In other words, the unhappy licensee isn’t forced to accept a condition it doesn’t like – but the alternative is to lose the grant and get stuck in a hearing. (Truth be told, extremely few grantees choose this course.) Whether the Division’s 12-month-continuous-operation condition is really the kind of thing for which the partial grant rule was adopted is far from clear, but that doesn’t appear to have deterred the Division.

The Division might also be thinking that folks who construct solid, permanent facilities need not worry, since they will presumably be operating continuously for the first year and, thus, the condition won’t kick in. And even if stuff happens and operation is discontinued temporarily, a couple of Polaroids of the big honking tower and fancy transmitter building should be enough to satisfy the Division’s staff that this was not a “temporary construction”.

But why should licenses issued to such folks be under any cloud at all? And let’s not forget that banks and other lenders may be very reluctant to finance construction of facilities if they know that the license covering those facilities is subject to a condition that, on its face, does not bode well for the licensee. And why should such licensees be forced to take extra steps when they happen to be forced off the air through no fault of their own?
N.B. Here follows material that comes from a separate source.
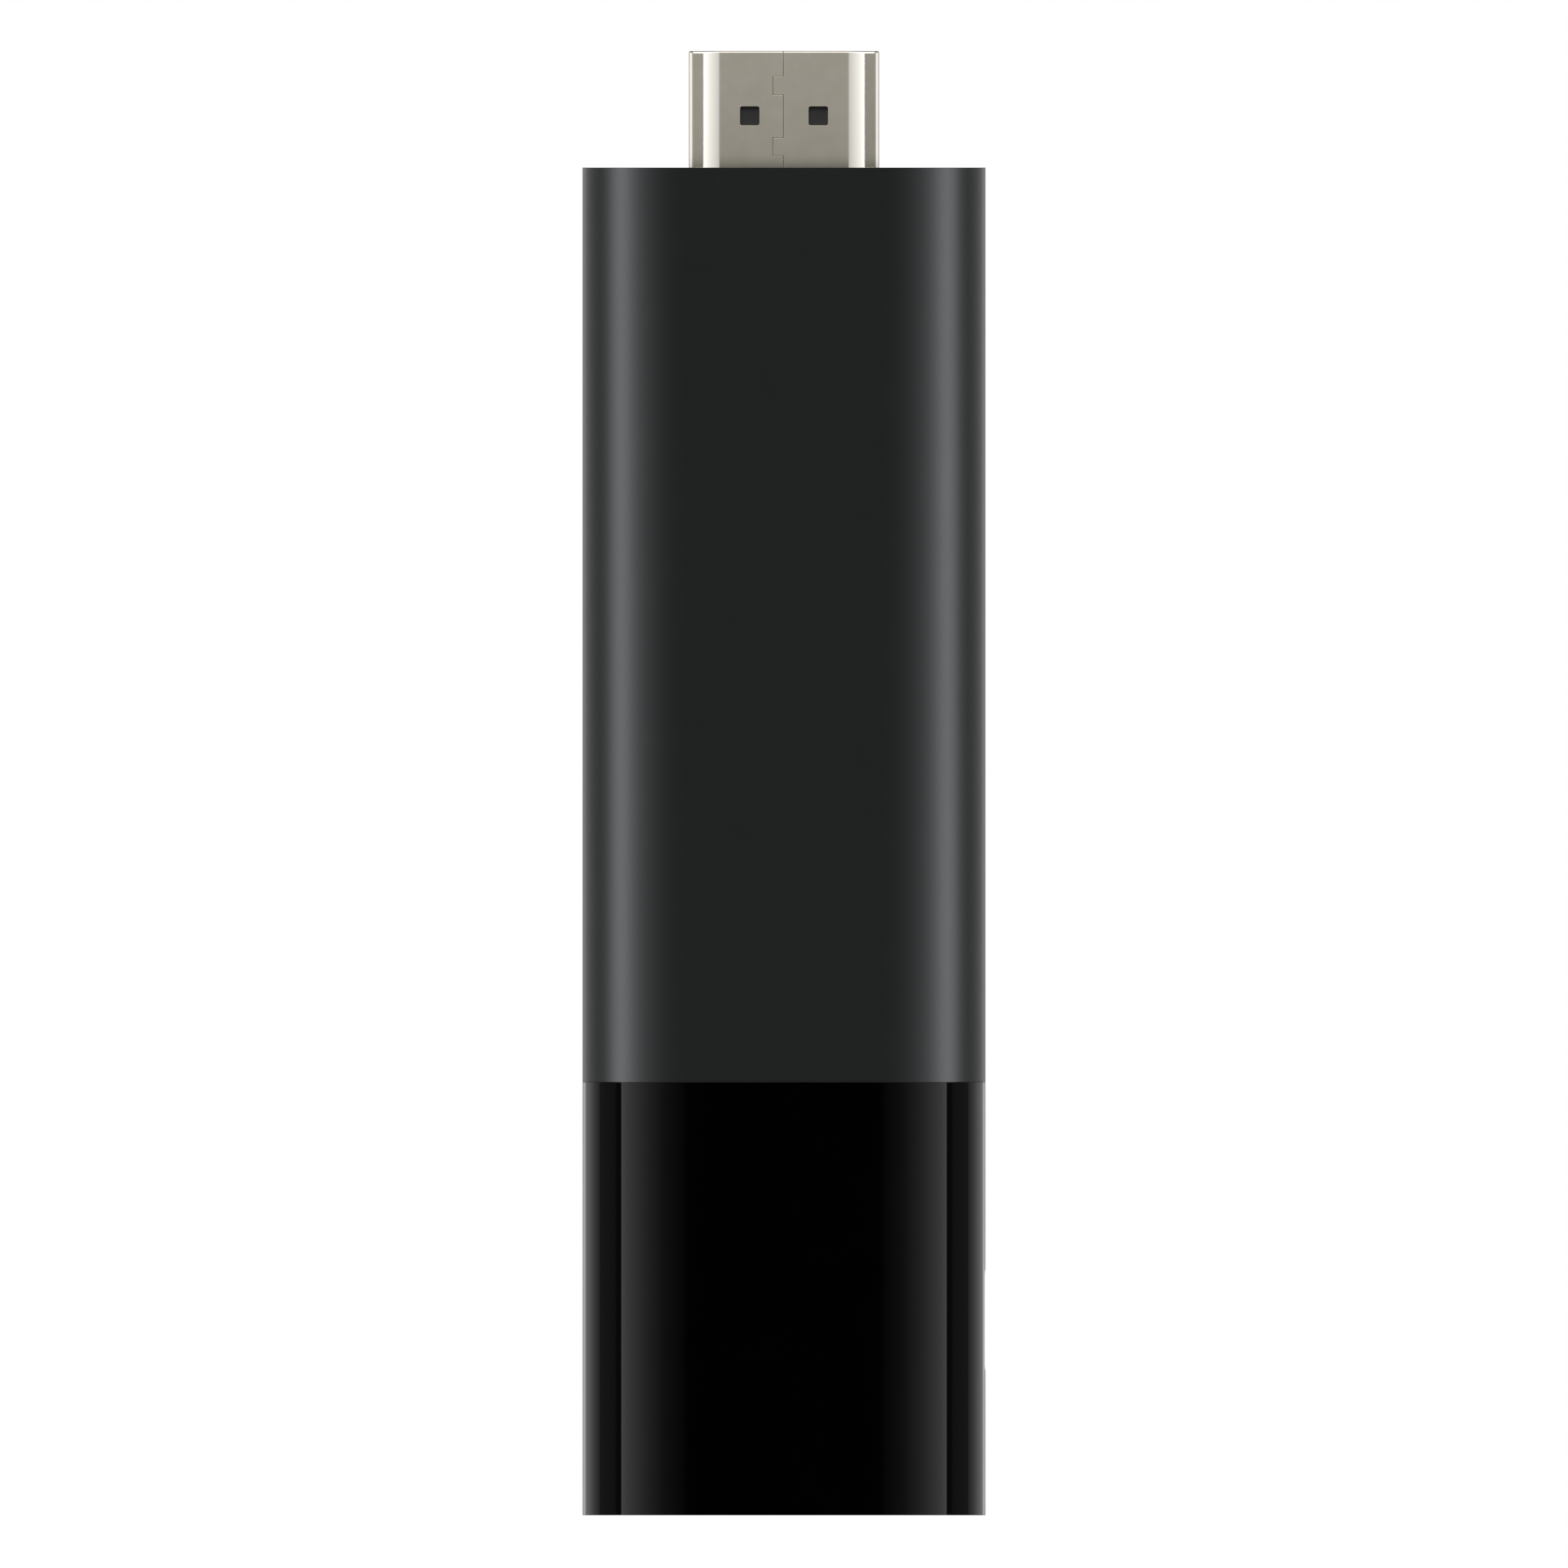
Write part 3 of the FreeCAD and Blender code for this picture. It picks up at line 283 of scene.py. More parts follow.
def fill_between(bm, outer, inner):
    """A flat face with a hole in it."""
    verts = outer + inner
    loops = [[vert.co for vert in outer], [vert.co for vert in inner]]
    for corners in tessellate_polygon(loops):
        bm.faces.new([verts[corner] for corner in corners])


def finish_mesh(bm, name, node, slot):
    """The object of a built mesh, smooth but for its true edges, in a node's place."""
    bmesh.ops.recalc_face_normals(bm, faces=bm.faces)
    mesh = bpy.data.meshes.new(name)
    bm.to_mesh(mesh)
    bm.free()
    mesh.shade_smooth()
    mesh.set_sharp_from_angle(angle=SHARP_ANGLE)
    piece = bpy.data.objects.new(name, mesh)
    bpy.context.scene.collection.objects.link(piece)
    shade_evenly(piece)
    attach(piece, "root")
    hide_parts(node)
    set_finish(piece, slot)
    return piece


def shade_evenly(piece):
    """Shade by the larger faces, so that a flat stays flat up to its narrow rounded edge.

    The modifier leaves faces of under about 0.5 square millimetres out, so it works on the mesh
    while that is a thousand times as large.
    """
    small, name = piece.data, piece.data.name
    small.transform(Matrix.Scale(1 / MM, 4))
    even = piece.modifiers.new("even_shading", "WEIGHTED_NORMAL")
    even.keep_sharp = True
    depsgraph = bpy.context.evaluated_depsgraph_get()
    shaded = bpy.data.meshes.new_from_object(piece.evaluated_get(depsgraph))
    piece.modifiers.clear()
    piece.data = shaded
    bpy.data.meshes.remove(small)
    shaded.transform(Matrix.Scale(MM, 4))
    shaded.name = name


def even_steps(low, high, steps):
    """Both ends of a range and the even steps between them."""
    return [low + (high - low) * step / steps for step in range(steps + 1)]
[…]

We can all agree that, when the Commission issues a license, it expects that the licensee will in fact use that license to provide service to the public. And when stations don’t operate for extended periods of time, they are obviously not serving the public. And it may also be that the Division has encountered more non-operators than it would like. But does any of that justify an approach that seems to say that everybody who files for a radio license is presumed to be a likely non-operator?